Water Clarity & Visual Safety
Sanitizer and balance are not enough if the water is cloudy. Clarity matters for:
- Safety: Being able to see the bottom at the deepest point.
- Diagnostics: Cloudiness can indicate poor filtration, algae bloom, or high fine-particle load.
- Public perception: Clear water is the first sign, to most people, that the pool is “clean.”
If chemistry looks good but the water is dull or cloudy, look at run times, filter condition, and circulation patterns alongside your test results.
Testing Frequency and Habits
A reasonable starting point for most outdoor pools is:
- Daily or every visit: Free chlorine, pH.
- Weekly: Alkalinity, calcium hardness (if not yet stable), and CYA in season.
- After major events: Heavy bather load, storms, large chemical additions, or algae treatment.
Always test before dosing.
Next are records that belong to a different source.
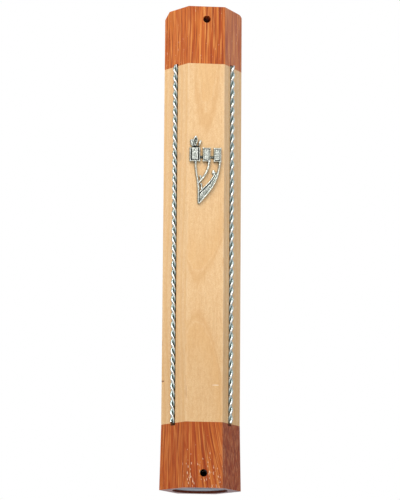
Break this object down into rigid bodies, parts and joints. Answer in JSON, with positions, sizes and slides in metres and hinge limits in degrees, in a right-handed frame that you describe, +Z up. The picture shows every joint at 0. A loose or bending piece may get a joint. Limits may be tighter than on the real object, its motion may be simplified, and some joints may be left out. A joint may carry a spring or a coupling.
{
  "type": "mezuzah case",
  "caption": "Hexagonal wooden case for a rolled parchment scroll, with red end caps, wire inlay, a cast letter emblem, screw holes and a push-in bottom plug.",
  "frame": {"origin": "centre of the flat back face that lies against the doorpost", "axes": "+Z up along the case, +Y out of the back face into the doorpost, the front faces -Y, +X to the right seen from the front"},
  "size_m": [0.03, 0.025, 0.18],
  "materials": {
    "light_wood": "satin varnish, fine straight grain",
    "red_wood": "satin varnish, streaked red-brown grain",
    "grey_plug": "matt moulded",
    "parchment": "matt parchment, blank",
    "cast_pewter": "polished high spots, dark recesses",
    "silver_wire": "bright drawn wire"
  },
  "bodies": {
    "case": {"top_cap": "red_wood", "case_body": "light_wood", "bottom_cap": "red_wood", "shin_emblem": "cast_pewter", "left_wire_a": "silver_wire", "left_wire_b": "silver_wire", "right_wire_a": "silver_wire", "right_wire_b": "silver_wire"},
    "scroll": {"scroll": "parchment"},
    "plug": {"bottom_plug": "grey_plug"}
  },
  "joints": [
    {"name": "scroll_slide", "type": "slide", "parent": "case", "child": "scroll", "axis": [0, 0, -1], "range_m": [0, 0.14]},
    {"name": "plug_pull", "type": "slide", "parent": "case", "child": "plug", "axis": [0, 0, -1], "range_m": [0, 0.17]}
  ],
  "couplings": [
    {"joint": "plug_pull", "follows": "scroll_slide", "ratio": 1.2}
  ]
}
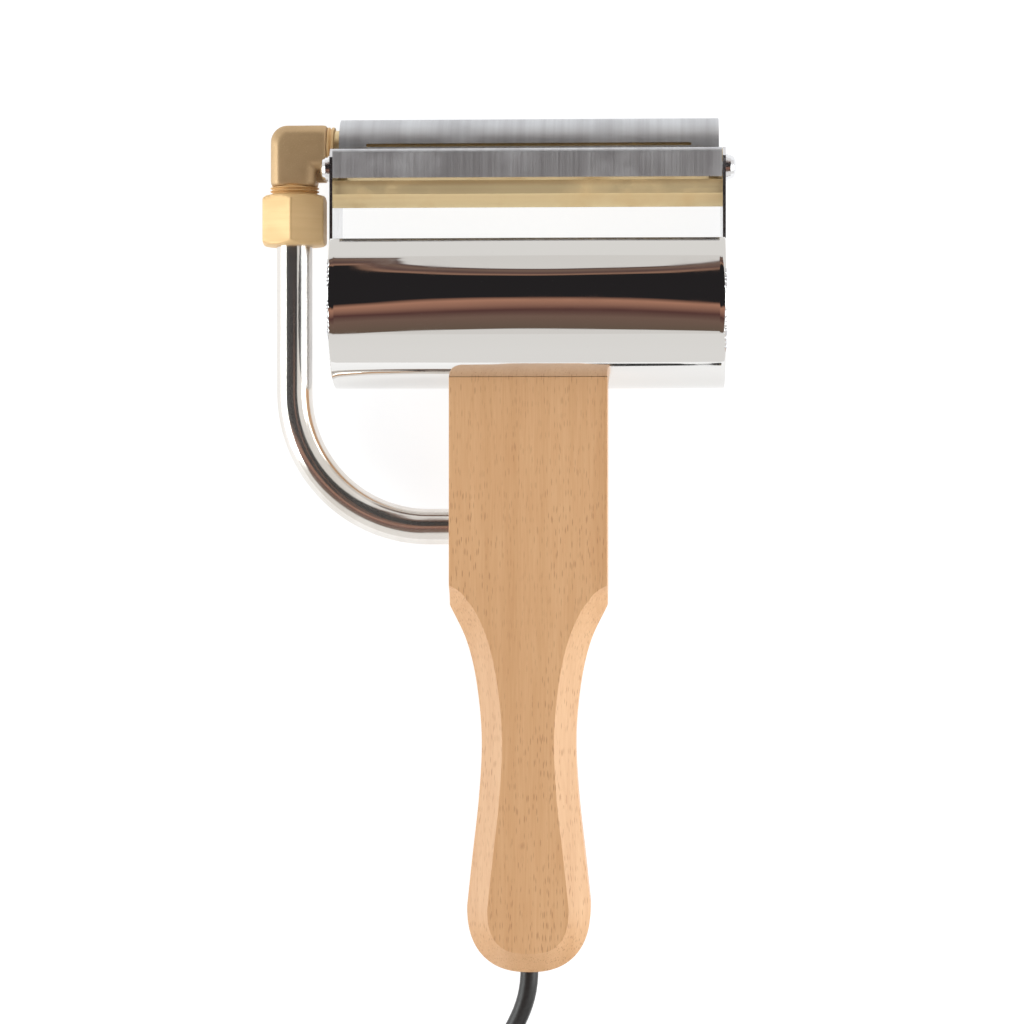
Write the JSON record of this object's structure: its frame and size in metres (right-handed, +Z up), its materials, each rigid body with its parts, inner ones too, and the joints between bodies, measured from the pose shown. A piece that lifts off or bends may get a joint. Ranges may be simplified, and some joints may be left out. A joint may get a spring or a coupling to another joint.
{
  "type": "heated honey uncapping plane",
  "caption": "Electrically heated uncapping plane: brass blade bar, adjustable depth plate, slotted heat shield, polished hood, bent conduit, beech handle and mains cord.",
  "frame": {"origin": "on the handle's flat back, on its centre line, level with the bore where the conduit enters", "axes": "+Y along the handle towards the head, +Z up from the surface the tool lies on, +X towards the free end of the blade bar"},
  "size_m": [0.1796, 0.4112, 0.043],
  "materials": {
    "mirror_steel": "mirror polished stainless sheet",
    "plate_steel": "bright stainless sheet",
    "brushed_sheet": "brushed stainless sheet",
    "screw_steel": "bright fastener steel",
    "tube_steel": "polished stainless tube",
    "blade_brass": "milled brass with heat bloom",
    "forged_brass": "sand-blasted forging",
    "machined_brass": "turned brass",
    "beech": "sanded and oiled beech",
    "ceramic": "white insulator",
    "wire_brown": "wire insulation",
    "wire_blue": "wire insulation",
    "wire_green": "wire insulation",
    "cord_rubber": "matt black sheath",
    "tie_fabric": "hook-and-loop strap",
    "plug_plastic": "moulded plug",
    "plug_metal": "plug pins"
  },
  "bodies": {
    "head": {"hood_shell": "mirror_steel", "left_side_plate": "plate_steel", "right_side_plate": "plate_steel", "depth_screw_washers": "screw_steel", "heater_shield": "brushed_sheet", "shield_spacers": "blade_brass", "brass_blade_bar": "blade_brass", "blade_dowel_pins": "screw_steel", "cartridge_heater": "plate_steel", "heater_bush": "ceramic", "brass_elbow": "forged_brass", "elbow_collar": "machined_brass", "compression_nut": "machined_brass", "compression_ferrule": "machined_brass", "conduit_tube": "tube_steel", "handle": "beech", "handle_screws": "screw_steel", "live_wire": "wire_brown", "neutral_wire": "wire_blue", "earth_wire": "wire_green", "splice_sleeves": "ceramic", "cord_stop_collar": "screw_steel", "power_cord_lead": "cord_rubber", "power_cord_coil": "cord_rubber", "power_cord_tail": "cord_rubber", "coil_tie": "tie_fabric", "plug_body": "plug_plastic", "plug_blades": "plug_metal", "plug_earth_pin": "plug_metal"},
    "depth_shoe": {"depth_plate": "brushed_sheet", "depth_screw_nuts": "screw_steel"},
    "left_screw": {"left_depth_screw": "screw_steel"},
    "right_screw": {"right_depth_screw": "screw_steel"}
  },
  "joints": [
    {"name": "depth_swing", "type": "hinge", "parent": "head", "child": "depth_shoe", "pos_m": [0, 0.1182, 0.029], "axis": [1, 0, 0], "range_deg": [-6, 12]},
    {"name": "left_screw_turn", "type": "hinge", "parent": "head", "child": "left_screw", "pos_m": [-0.066, 0.1182, 0.029], "axis": [-1, 0, 0], "range_deg": [0, 180]},
    {"name": "right_screw_turn", "type": "hinge", "parent": "head", "child": "right_screw", "pos_m": [0.066, 0.1182, 0.029], "axis": [1, 0, 0], "range_deg": [0, 180]}
  ]
}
For large corrections, use split doses: add part of the calculated amount, circulate, retest, and adjust. This avoids overshooting and teaches you how the specific pool responds.
Dosing: From Test Result to Chemical Amount
All dosing follows the same basic pattern:
- Measure the current level with a reliable test.
- Decide on a realistic target range.
- Compute the ppm change needed (Δppm).
- Use a known “dose per 10,000 gallons” factor for the product you’re using.
- Scale the dose to your actual pool volume.
The Chlorine Dosing and pH Balance pages walk through real-world examples with step-by-step math for chlorine, neutralizer, acid, bicarbonate, and soda ash.
Long-Term Care
Good water chemistry is not a one-time event; it is a pattern over months and years. Long-term care includes:
- Monitoring CYA creep from stabilized chlorines and planning water replacement before it gets excessive.
- Adjusting calcium hardness as needed to keep LSI in range as seasons and temperatures change.
- Watching for early signs of etching or scaling on steps, tile, and fittings.
- Aligning chemistry with plaster curing needs, especially in the first 30 days for new surfaces.
For surface-specific guidance, see Plaster Surface Care, which applies these chemistry concepts directly to startup and long-term protection of cement-based finishes.